Image courtesy of Rolling Stone

By Claire Prudhomme

The Weeknd is an R&B singer notorious for utilizing a variety of genres to conceptualize his music. He released his latest album last Friday and his sales have sky-rocketed since. 

In the title track of After Hours, listeners can hear everything they need to be entrapped in The Weeknd’s style and artform. His unrefined fearlessness and emotion is on display in his most recent album. He hypnotizes his audiences with magnifying swells of loneliness in the first two minutes of the song and transitions back to his mainstream narrative of lust, money and drugs with a deepening bass. The Weeknd’s entire appeal of this album seems to be about inner conflict in which audiences  don’t know whether to dance or cry. Though the title track is emotive, there is no need to wait until the second to last song to understand the deep levels of expansive emotion The Weeknd tries to sing about. After Hours narrates themes of loneliness with a reckless abandon that only R&B artists can achieve.

With his unusual album cover, The Weeknd created this album to convey a concept and a musical persona. He wanted a conceptual narrative that his fans had not seen from him before. In an interview with CR Fashion Book, he stated that he felt confident with the direction of the album. 

“There’s also a very committed vision and character being portrayed, and I get to explore different sides of me that fans have never seen,” he told the publication. 

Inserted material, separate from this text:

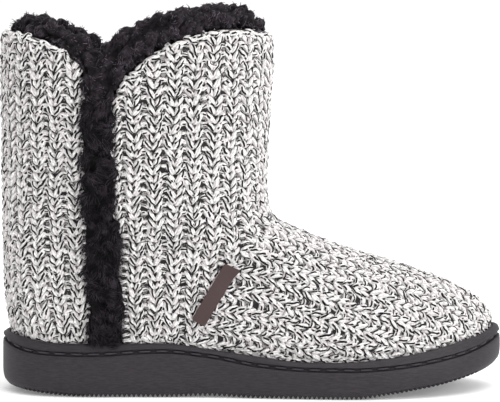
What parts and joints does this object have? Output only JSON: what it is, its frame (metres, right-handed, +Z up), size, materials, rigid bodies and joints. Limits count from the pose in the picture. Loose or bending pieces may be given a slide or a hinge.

If this album revealed a character, it definitely replicated a growth fans have seen in The Weeknd. With his first few songs, the listener can hear the distinct melodies of regret from childhood and a past life in his lyrics.

 “I used to pray when I was 16/ If I didn’t make it then I’d probably make my wrist bleed,” is a lyric from his song “Snowchild” that shows this nostalgia.

Then listeners are taken back to the distinct 80’s pop-style side of The Weeknd in the middle of his album with songs like “Escape from LA,” “Heartless,” and the hit song “Blinding Lights.” This side of The Weeknd is similar to what he released in his album Starboy where he initiated a superficial conversation with the pop genre. In these songs, he explores a youthful and desiring persona involved with sex, drugs, and money. He then ends his album with songs like “After Hours” and “Until I Bleed Out.” These songs show an unapologetic growth, gritty sadness and severe anxiety that was ignored in the middle of the album. He explores this anxiety in his song “Until I Bleed Out” with a narrative stating “I can’t move, I’m so paralyzed/I’m so paralyzed.”

The Weeknd exposes gritty emotions and the pain of life through synthesizers and more, changing and twisting what we typically perceive as R&B. Though the Weeknd called this album a character, these depths of emotion can only be pulled from an authentic personal perspective. His tonalities and vocals aren’t just what makes this album so successfully genuine, his raw emotions respectfully correlate with the pulsing synthetic sounds across all of his songs.
It is hard to tell where and how his music will impact people the most, but the nature of After Hours is that of a universal album that can be emotionally felt by many.